## STATED EXERCISE
Only the lines from the one containing "mesh.materials.append(skin_material())" through the one containing "cad_parts[node].hide_render = cad_parts[node].hide_viewport" are to be copied, exactly and with both ends kept.
-.-.-
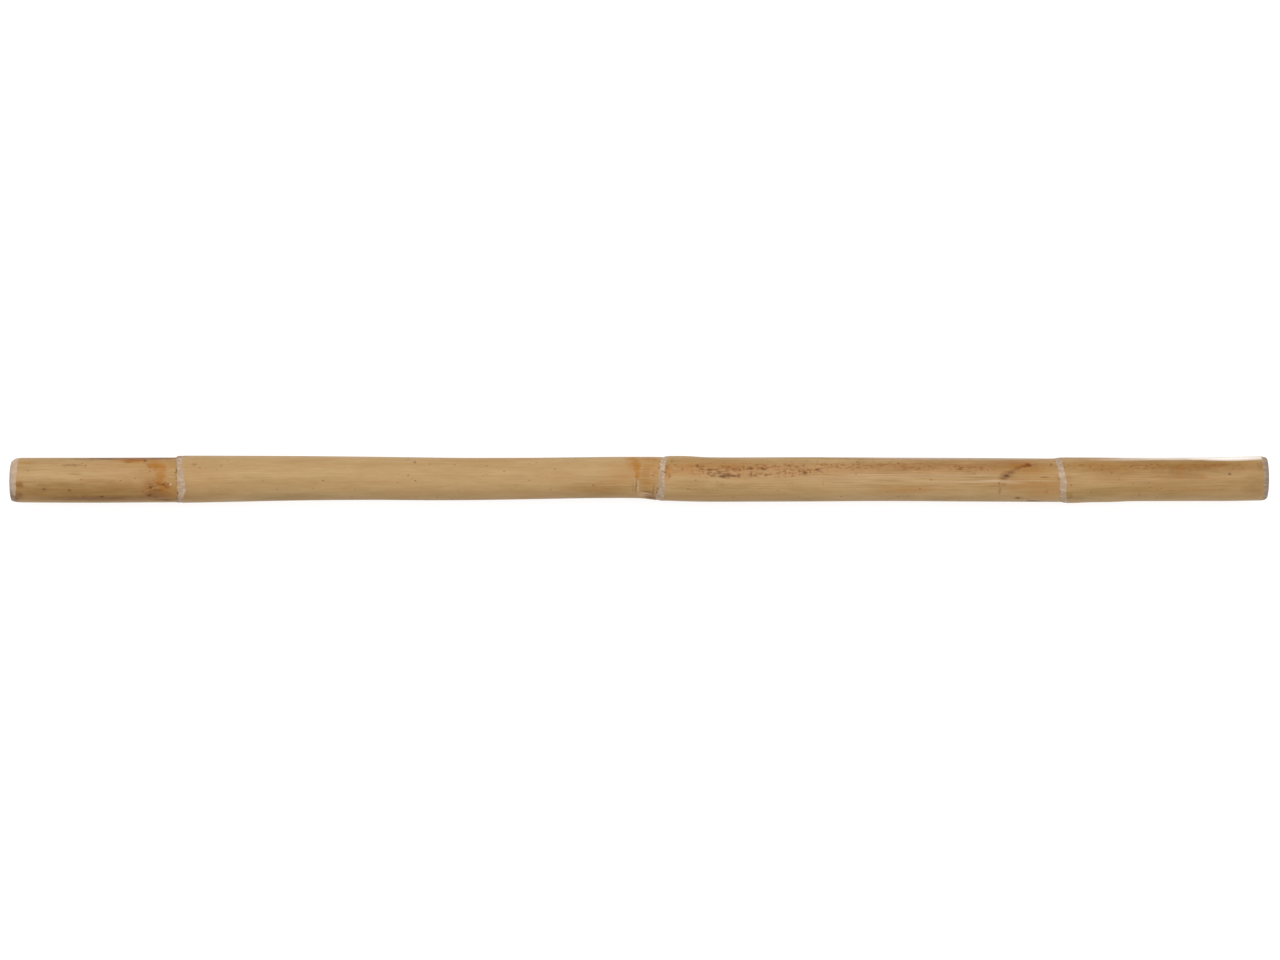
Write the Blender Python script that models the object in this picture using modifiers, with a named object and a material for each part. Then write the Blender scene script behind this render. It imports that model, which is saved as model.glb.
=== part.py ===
"""Rattan cane: one solid, skin-on length of rattan stem with three trimmed nodes and two bevelled saw cuts.

The stem grew as one piece, so it is one solid. It is turned straight from a profile, as if it had grown without
a bend, and then every point is moved to where the real, slightly crooked stem has it.

Frame: +X along the cane, +Z up, origin under its middle on the surface that it lies on. Metres.
"""

import math

import bmesh
import bpy

MM = 0.001

# The cut length, and how the sawn ends are sanded: a quarter ellipse that runs along the stem and in towards the
# axis. The second number of each end is how far its face is pushed sideways, because one side was sanded more.
LENGTH = 710 * MM
LEFT_BEVEL = {"along": 6.0 * MM, "inward": 2.0 * MM, "face_shift": -0.75 * MM}
RIGHT_BEVEL = {"along": 4.0 * MM, "inward": 1.4 * MM, "face_shift": 0.2 * MM}

# The four internodes, from the left end to the right. Each row is one place on the stem: its distance from the
# middle of the cane, how far the stem bows sideways there, and its width, in millimetres.
INTERNODES = (
    ((-355, -0.3, 25.5), (-310, -0.4, 25.7), (-263, -0.2, 25.6)),
    (
        (-256, 0.2, 26.9),
        (-243, 0.3, 26.7),
        (-197, 0.7, 25.5),
        (-152, 0.7, 24.7),
        (-107, 0.3, 24.3),
        (-62, 0.6, 23.7),
        (-16, 1.2, 23.5),
        (3, 1.1, 23.8),
        (11, 0.6, 24.6),
    ),
    (
        (17, 0.7, 25.6),
        (26, 0.5, 25.9),
        (41, 0.0, 25.4),
        (97, 0.1, 25.3),
        (142, 0.1, 24.8),
        (187, -0.1, 24.9),
        (232, -0.4, 24.8),
    ),
    (
        (244, -0.4, 26.0),
        (255, -0.2, 25.6),
        (266, -0.2, 25.4),
        (278, 0.0, 24.8),
        (311, 0.1, 24.8),
        (334, 0.3, 25.1),
        (349, 0.6, 25.2),
        (355, 0.6, 25.2),
    ),
)

# The stem is a little flatter from top to bottom than it is wide, and lies on that flatter side. Each row is a
# distance along the cane and the height of the stem's axis above the surface there, in millimetres.
FLATNESS = 0.98
AXIS_HEIGHT = (
    (-355, 13.4),
    (-259, 12.85),
    (-130, 12.6),
    (20, 12.35),
    (140, 12.9),
    (243, 12.4),
    (355, 13.3),
)

# Each node is a ring where the stem steps up in width, across its step run. The ring is oblique: it leans along
# the stem by so much at the stem's +Y side and at its top, and the other way at their opposites.
NODES = (
    {"place": -261.6 * MM, "step_run": 1.8 * MM, "lean_side": 0.2 * MM, "lean_top": 1.0 * MM},
    {"place": 13.0 * MM, "step_run": 3.2 * MM, "lean_side": 1.6 * MM, "lean_top": -0.8 * MM},
    {"place": 237.3 * MM, "step_run": 3.8 * MM, "lean_side": -1.9 * MM, "lean_top": 0.9 * MM},
)
LEAN_REACH = 26.0 * MM

# The mesh: sides round the stem, and how far apart its rows stand at a node, in a bevel and elsewhere.
SIDES = 40
NODE_SPAN = 6.0 * MM
NODE_ROW = 0.9 * MM
BEVEL_ROWS = 6
LONG_ROW = 11.0 * MM
POLE_MERGE = 0.01 * MM
SHARP_ANGLE = math.radians(38)

SKIN_COLOUR = (0.515, 0.337, 0.165, 1.0)
SKIN_ROUGHNESS = 0.42


def clear_scene():
    for old in list(bpy.data.objects):
        bpy.data.objects.remove(old, do_unlink=True)


def ease(t):
    """0 before t is 0, 1 after t is 1, and smooth between them."""
    t = min(max(t, 0.0), 1.0)
    return t * t * (3 - 2 * t)


def slope(rows, i, column):
    """The slope at row i of a smooth line through the rows."""
    before = rows[max(i - 1, 0)]
    after = rows[min(i + 1, len(rows) - 1)]
    return (after[column] - before[column]) / (after[0] - before[0])


def read_rows(rows, x, column):
    """Reads a column of rows in millimetres at x in metres, on a smooth line that runs level past both ends."""
    at = min(max(x / MM, rows[0][0]), rows[-1][0])
    i = 0
    while i < len(rows) - 2 and at > rows[i + 1][0]:
        i += 1
    run = rows[i + 1][0] - rows[i][0]
    t = (at - rows[i][0]) / run
    value = (
        (1 + 2 * t) * (1 - t) ** 2 * rows[i][column]
        + t * (1 - t) ** 2 * run * slope(rows, i, column)
        + t * t * (3 - 2 * t) * rows[i + 1][column]
        + t * t * (t - 1) * run * slope(rows, i + 1, column)
    )
    return value * MM


def read_stem(x, column):
    """A column of INTERNODES at x, stepping from one internode's value to the next one's at each node."""
    value = read_rows(INTERNODES[0], x, column)
    for node, beyond in zip(NODES, INTERNODES[1:]):
        past = ease((x - node["place"]) / node["step_run"] + 0.5)
        value += past * (read_rows(beyond, x, column) - value)
    return value


def bevel_share(x):
    """(how far into its bevel the end is cut at x, from 0 to 1; that end's bevel)."""
    bevel = LEFT_BEVEL if x < 0 else RIGHT_BEVEL
    into = 1 - (LENGTH / 2 - abs(x)) / bevel["along"]
    into = min(max(into, 0.0), 1.0)
    return 1 - math.sqrt(1 - into * into), bevel


def radius_at(x):
    share, bevel = bevel_share(x)
    return read_stem(x, 2) / 2 - share * bevel["inward"]


def row_places():
    """Where the mesh has a row, from end to end: even steps in the bevels' arcs, at the nodes and between them."""
    places = []
    for bevel, end in ((LEFT_BEVEL, -1), (RIGHT_BEVEL, 1)):
        for i in range(BEVEL_ROWS + 1):
            inset = bevel["along"] * (1 - math.cos(i / BEVEL_ROWS * math.pi / 2))
            places.append(end * (LENGTH / 2 - inset))
    stretch_start = -LENGTH / 2 + LEFT_BEVEL["along"]
    for node in NODES:
        near = node["place"] - NODE_SPAN
        places += even_places(stretch_start, near, LONG_ROW)
        stretch_start = node["place"] + NODE_SPAN
        places += even_places(near, stretch_start, NODE_ROW)
        places += [near, stretch_start]
    places += even_places(stretch_start, LENGTH / 2 - RIGHT_BEVEL["along"], LONG_ROW)
    return sorted(places)


def even_places(start, end, longest):
    """The places that split start to end into equal steps no longer than longest, without its two ends."""
    steps = math.ceil((end - start) / longest)
    return [start + (end - start) * i / steps for i in range(1, steps)]


def turn_straight_stem():
    """A straight stem turned round X, from the axis at one end to the axis at the other."""
    places = row_places()
    outline = [(places[0], 0.0, 0.0)]
    outline += [(x, radius_at(x), 0.0) for x in places]
    outline += [(places[-1], 0.0, 0.0)]
    profile_mesh = bpy.data.meshes.new("stem_profile")
    edges = [(i, i + 1) for i in range(len(outline) - 1)]
    profile_mesh.from_pydata(outline, edges, [])
    profile = bpy.data.objects.new("stem_profile", profile_mesh)
    bpy.context.scene.collection.objects.link(profile)
    screw = profile.modifiers.new("turn", "SCREW")
    screw.axis = "X"
    screw.steps = SIDES
    screw.render_steps = SIDES
    screw.use_merge_vertices = True
    screw.merge_threshold = POLE_MERGE
    graph = bpy.context.evaluated_depsgraph_get()
    stem_mesh = bpy.data.meshes.new_from_object(profile.evaluated_get(graph))
    bpy.data.objects.remove(profile, do_unlink=True)
    return stem_mesh


def node_lean(x, across, up):
    """How far a point moves along the stem because the nearest node's ring is oblique."""
    lean = 0.0
    for node in NODES:
        away = min(abs(x - node["place"]) / LEAN_REACH, 1.0)
        lean += (1 - away * away) ** 2 * (node["lean_side"] * across + node["lean_top"] * up)
    return lean


def grown_point(point):
    """Where a point of the straight stem lies on the real one."""
    x, y, z = point
    radius = max(read_stem(x, 2) / 2, MM)
    share, bevel = bevel_share(x)
    return (
        x + node_lean(x, y / radius, z / radius),
        y + read_stem(x, 1) + share * bevel["face_shift"],
        z * FLATNESS + read_rows(AXIS_HEIGHT, x, 1),
    )


def shape_stem(mesh):
    """Bends the straight stem, and flattens the wide side of each node where it lies on the surface."""
    shaped = bmesh.new()
    shaped.from_mesh(mesh)
    for vertex in shaped.verts:
        x, y, z = grown_point(vertex.co)
        vertex.co = (x, y, max(z, 0.0))
    middle = (min(v.co.y for v in shaped.verts) + max(v.co.y for v in shaped.verts)) / 2
    bmesh.ops.translate(shaped, verts=shaped.verts, vec=(0, -middle, 0))
    bmesh.ops.recalc_face_normals(shaped, faces=shaped.faces)
    shaped.to_mesh(mesh)
    shaped.free()
    mesh.shade_smooth()
    mesh.set_sharp_from_angle(angle=SHARP_ANGLE)


def skin_material():
    skin = bpy.data.materials.new("rattan_skin")
    skin.use_nodes = True
    shader = skin.node_tree.nodes["Principled BSDF"]
    shader.inputs["Base Color"].default_value = SKIN_COLOUR
    shader.inputs["Roughness"].default_value = SKIN_ROUGHNESS
    shader.inputs["Metallic"].default_value = 0.0
    return skin


def build_cane():
    mesh = turn_straight_stem()
    mesh.name = "cane"
    shape_stem(mesh)
    mesh.materials.clear()
    mesh.materials.append(skin_material())
    collection = bpy.data.collections.new("rattan_cane")
    bpy.context.scene.collection.children.link(collection)
    collection.objects.link(bpy.data.objects.new("cane", mesh))


clear_scene()
build_cane()
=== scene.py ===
"""Rattan cane: the finished look of one solid, skin-on length of rattan stem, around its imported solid.

Geometry Nodes turn the stem straight, as if it had grown without a bend, and then bend it to where the solid
is. Its trimmed nodes, creases, scars and chips are pressed into that mesh afterwards. Each point keeps the
place that it had on the straight stem, so that the grain and the markings follow the bends.

Lengths are in metres, except where a name or a comment says millimetres.
"""

import functools
import math

import bpy
import numpy as np
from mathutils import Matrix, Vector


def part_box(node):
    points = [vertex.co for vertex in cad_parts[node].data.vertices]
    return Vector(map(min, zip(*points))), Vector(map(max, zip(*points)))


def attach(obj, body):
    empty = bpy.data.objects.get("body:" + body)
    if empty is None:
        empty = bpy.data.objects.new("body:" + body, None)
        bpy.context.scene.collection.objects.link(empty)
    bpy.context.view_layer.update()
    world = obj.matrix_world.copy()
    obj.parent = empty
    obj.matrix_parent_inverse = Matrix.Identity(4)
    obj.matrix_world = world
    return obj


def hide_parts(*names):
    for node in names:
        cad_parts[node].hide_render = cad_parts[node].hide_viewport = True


bl_info = {
    "name": "Rattan cane",
    "version": (1, 0, 0),
    "blender": (4, 5, 0),
    "location": "3D View > Sidebar > Cane",
    "description": "Builds a skin-on rattan cane with trimmed nodes and sanded saw cuts",
    "category": "Object",
}

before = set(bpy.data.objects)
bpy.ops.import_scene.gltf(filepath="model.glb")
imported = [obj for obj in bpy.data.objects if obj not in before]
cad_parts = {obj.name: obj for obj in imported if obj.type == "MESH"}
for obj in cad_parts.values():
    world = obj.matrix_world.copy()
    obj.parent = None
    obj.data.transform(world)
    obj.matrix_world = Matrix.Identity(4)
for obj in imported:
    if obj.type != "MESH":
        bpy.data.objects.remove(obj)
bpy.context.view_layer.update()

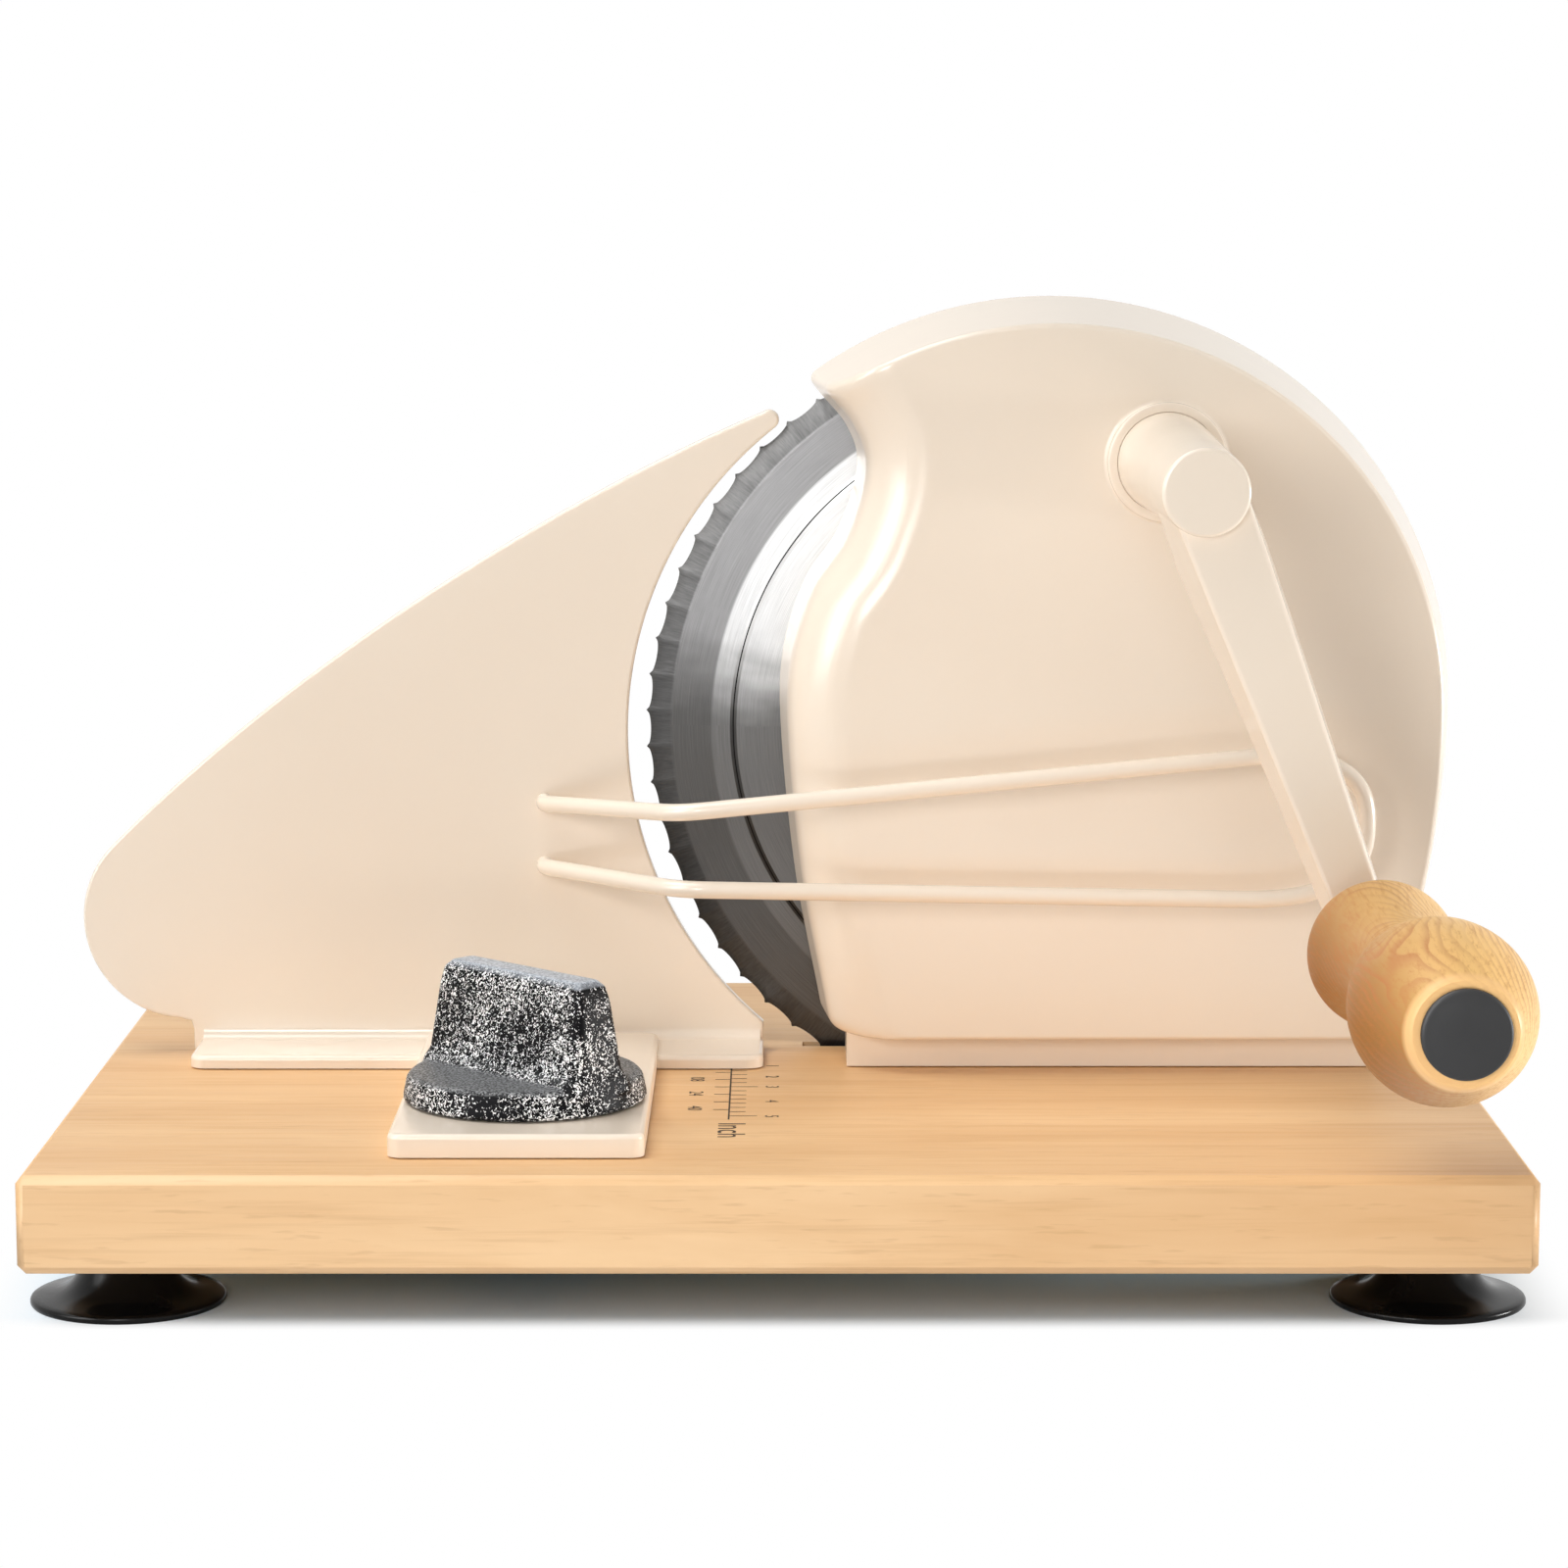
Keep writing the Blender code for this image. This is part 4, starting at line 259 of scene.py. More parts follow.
KNOB_X = -0.056
KNOB_Y = 0.054
KNOB_BOTTOM = PAD_TOP + SEAT_GAP
KNOB_RADIUS = 0.027
KNOB_TOP_RADIUS = 0.0255
KNOB_EDGE = 0.0006
KNOB_RECESS_RADIUS = 0.0106
KNOB_RECESS_DEPTH = 0.0017
RIM_TOP = KNOB_BOTTOM + 0.0062
WING_TOP = PAD_TOP + 0.029
WING_TURN = radians(-45)
# Share of the height, half length, half thickness, corner
WING_SECTIONS = (
    (-0.1, 0.0262, 0.0105, 0.0042), (0.03, 0.0257, 0.0092, 0.0036),
    (0.12, 0.025, 0.0075, 0.0028), (0.78, 0.0233, 0.0054, 0.002),
    (0.93, 0.0225, 0.0046, 0.0017), (1.00, 0.0209, 0.0031, 0.0012),
)
LOCK_BORE = 0.0043
LOCK_BORE_DEPTH = 0.016
KNOB_SKIN = 0.0004

WIRE_RADIUS = 0.002
GUARD_LEFT_X = -0.0554
GUARD_BEND_X = -0.0226
GUARD_RIGHT_X = 0.1343
GUARD_REACH = 0.039
GUARD_ELBOW = 0.0035
GUARD_ROOT = -0.0025
# Place along X, distance before the plate's face, height over the board
GUARD_CORNERS = (
    (GUARD_LEFT_X, GUARD_ROOT, 0.0604), (GUARD_LEFT_X, GUARD_ELBOW, 0.0604),
    (GUARD_BEND_X, GUARD_REACH, 0.0634), (GUARD_RIGHT_X, GUARD_REACH, 0.0789),
    (GUARD_RIGHT_X, GUARD_REACH, 0.043), (GUARD_BEND_X, GUARD_REACH, 0.0458),
    (GUARD_LEFT_X, GUARD_ELBOW, 0.0453), (GUARD_LEFT_X, GUARD_ROOT, 0.0453),
)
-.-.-
## ANSWER TO THE TASK
    mesh.materials.append(skin_material())
    collection = bpy.data.collections.new("rattan_cane")
    bpy.context.scene.collection.children.link(collection)
    collection.objects.link(bpy.data.objects.new("cane", mesh))


clear_scene()
build_cane()
=== scene.py ===
"""Rattan cane: the finished look of one solid, skin-on length of rattan stem, around its imported solid.

Geometry Nodes turn the stem straight, as if it had grown without a bend, and then bend it to where the solid
is. Its trimmed nodes, creases, scars and chips are pressed into that mesh afterwards. Each point keeps the
place that it had on the straight stem, so that the grain and the markings follow the bends.

Lengths are in metres, except where a name or a comment says millimetres.
"""

import functools
import math

import bpy
import numpy as np
from mathutils import Matrix, Vector


def part_box(node):
    points = [vertex.co for vertex in cad_parts[node].data.vertices]
    return Vector(map(min, zip(*points))), Vector(map(max, zip(*points)))


def attach(obj, body):
    empty = bpy.data.objects.get("body:" + body)
    if empty is None:
        empty = bpy.data.objects.new("body:" + body, None)
        bpy.context.scene.collection.objects.link(empty)
    bpy.context.view_layer.update()
    world = obj.matrix_world.copy()
    obj.parent = empty
    obj.matrix_parent_inverse = Matrix.Identity(4)
    obj.matrix_world = world
    return obj


def hide_parts(*names):
    for node in names:
        cad_parts[node].hide_render = cad_parts[node].hide_viewport = True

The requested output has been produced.